A coup d'etat by the legislative branch... which is IN THE CONSTITUTION.

Date: 2007-07-05 05:02 pm (UTC)
From: [identity profile] sine.livejournal.com
david swanson (http://tinyurl.com/34v5vx) pointed out:

George Mason (1725-1792), the father of the Bill of Rights (1791-2002), argued at the Constitutional Convention in favor of providing the House of Representatives the power of impeachment by pointing out that the President might use his pardoning power to "pardon crimes which were advised by himself" or, before indictment or conviction, "to stop inquiry and prevent detection."

James Madison (1751-1836), the father of the U.S. Constitution (1788-2007), added that "if the President be connected, in any suspicious manner, with any person, and there be grounds to believe he will shelter him, the House of Representatives can impeach him; they can remove him if found guilty."

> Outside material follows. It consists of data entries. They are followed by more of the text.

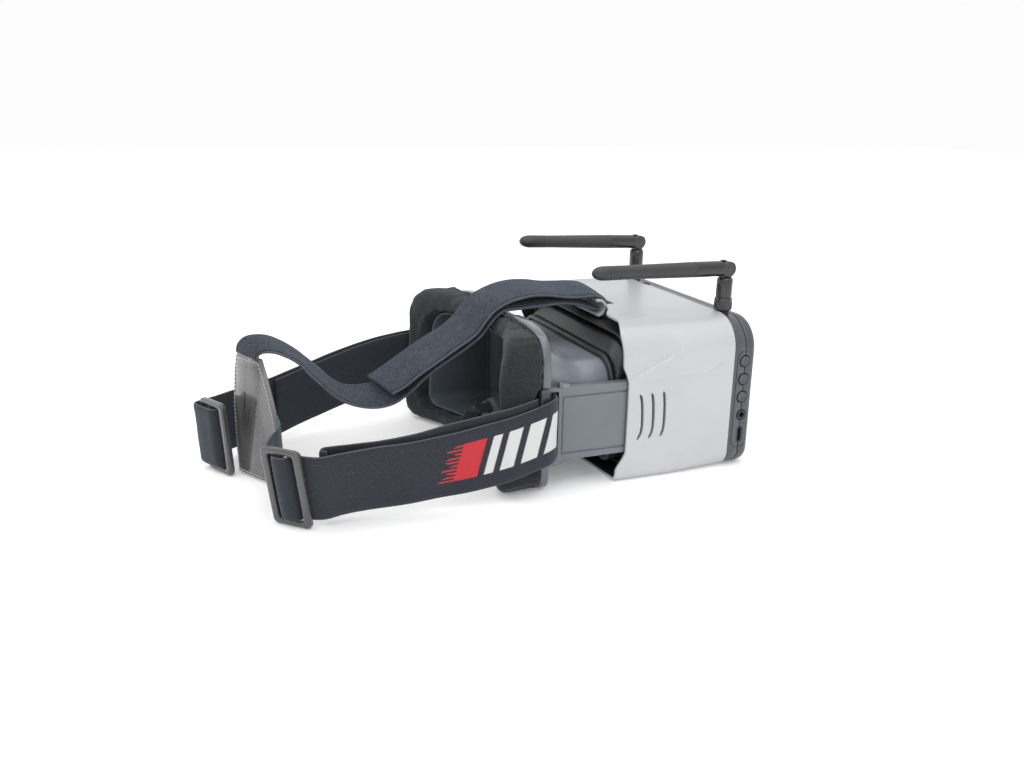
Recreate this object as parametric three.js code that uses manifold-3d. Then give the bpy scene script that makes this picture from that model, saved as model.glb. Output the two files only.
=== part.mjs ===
// Box-type video goggles: a light outer shell with a dark screen module on its front,
// a face frame that slides on two arms, a telescoping light shroud, a three-strap
// headband with a leather back pad, and two folding stick antennas.
// Millimetres, +Z up. +X is the wearer's left, -Y is the viewing direction (screen side),
// +Y is towards the face and the headband. Z = 0 is the surface the goggles stand on.
// The outer group moves everything so that the origin is the middle of the shell's floor.
import * as THREE from "three";
import { mergeVertices } from "three/addons/utils/BufferGeometryUtils.js";
import Module from "manifold-3d";

const wasm = await Module();
wasm.setup();

// ---------------------------------------------------------------- driving dimensions
const Y_REF = 35; // depth of the origin behind the shell's front edge
const SHELL_HW = 72.5; // half width of the outer shell
const SHELL_H = 86; // height of the outer shell
const SHELL_WALL = 1.8;
const SHELL_R_TOP = 18; // roof corner radius
const SHELL_R_BOT = 5; // floor corner radius
const DISP_HW = 71.6; // half width of the screen module
const DISP_H = 84.4;
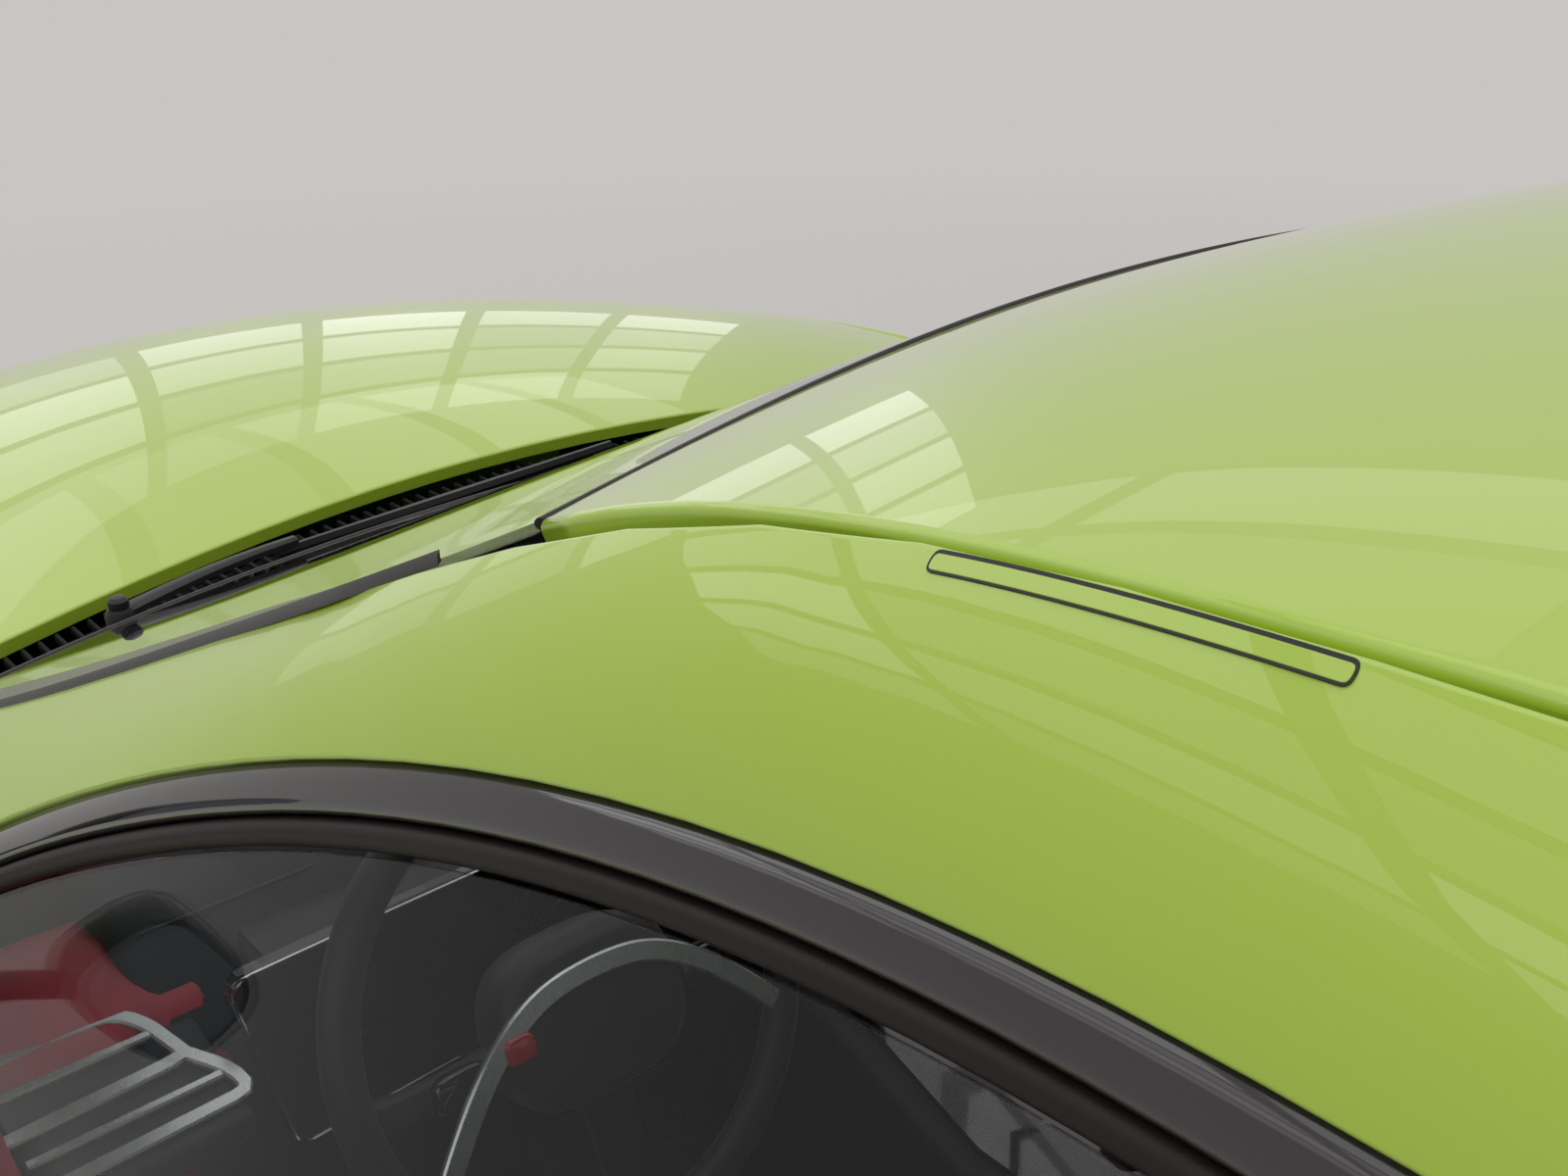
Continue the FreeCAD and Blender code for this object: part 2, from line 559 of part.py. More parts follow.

of course, madison would have been forimpeachment over the us attorneys thing:
The danger then consists merely in this, the president can displace from office a man whose merits require that he should be continued in it. What will be the motives which the president can feel for such abuse of his power, and the restraints that operate to prevent it? In the first place, he will be impeachable by this house, before the senate, for such an act of mal-administration; for I contend that the wanton removal of meritorious officers would subject him to impeachment and removal from his own high trust.
he goes on to explain how such a thing wouldn't happen because the congress would impeach the president for this.

i'm really wondering what it takes to get this guy impeached. i can;t keep track of the scandals any more, and there is at least one federal law (the one that created fisa) that he has publicly admitted, more than once, to breaking. what does the congress need, skywriting?